PROBLEM DESCRIPTION: Count how many lines below contain the word "parts", then give that number alone.

DATASET RECORDS:
——————————

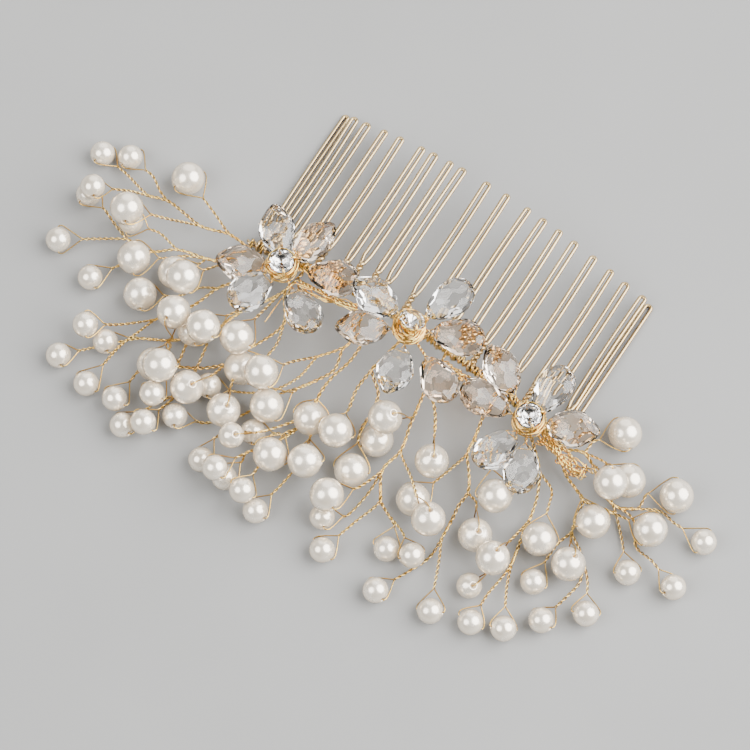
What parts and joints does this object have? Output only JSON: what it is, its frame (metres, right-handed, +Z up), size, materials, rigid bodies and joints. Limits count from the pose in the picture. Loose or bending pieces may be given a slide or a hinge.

——————————

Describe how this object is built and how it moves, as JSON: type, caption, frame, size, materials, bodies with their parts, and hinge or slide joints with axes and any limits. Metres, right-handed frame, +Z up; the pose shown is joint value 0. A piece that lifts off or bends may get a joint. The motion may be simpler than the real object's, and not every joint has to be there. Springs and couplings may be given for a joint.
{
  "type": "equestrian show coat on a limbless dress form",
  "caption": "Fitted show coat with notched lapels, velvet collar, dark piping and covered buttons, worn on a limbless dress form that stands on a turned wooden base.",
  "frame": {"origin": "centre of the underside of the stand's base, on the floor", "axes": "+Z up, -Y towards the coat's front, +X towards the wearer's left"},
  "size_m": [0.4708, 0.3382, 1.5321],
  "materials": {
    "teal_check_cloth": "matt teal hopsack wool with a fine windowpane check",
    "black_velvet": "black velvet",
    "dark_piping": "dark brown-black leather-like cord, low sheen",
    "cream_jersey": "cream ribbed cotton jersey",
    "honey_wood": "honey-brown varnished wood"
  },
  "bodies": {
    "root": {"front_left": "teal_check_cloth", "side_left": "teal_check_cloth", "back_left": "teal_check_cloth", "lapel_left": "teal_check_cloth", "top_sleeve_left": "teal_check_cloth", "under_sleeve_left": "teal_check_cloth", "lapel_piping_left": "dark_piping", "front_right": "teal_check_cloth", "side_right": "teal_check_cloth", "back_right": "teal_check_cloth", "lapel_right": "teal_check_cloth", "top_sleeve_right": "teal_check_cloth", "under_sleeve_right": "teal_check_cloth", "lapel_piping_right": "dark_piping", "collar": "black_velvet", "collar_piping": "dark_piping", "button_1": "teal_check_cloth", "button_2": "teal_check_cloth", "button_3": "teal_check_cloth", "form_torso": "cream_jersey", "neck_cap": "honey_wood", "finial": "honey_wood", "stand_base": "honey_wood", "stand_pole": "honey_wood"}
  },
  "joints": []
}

——————————

COMPLETED TASK: 2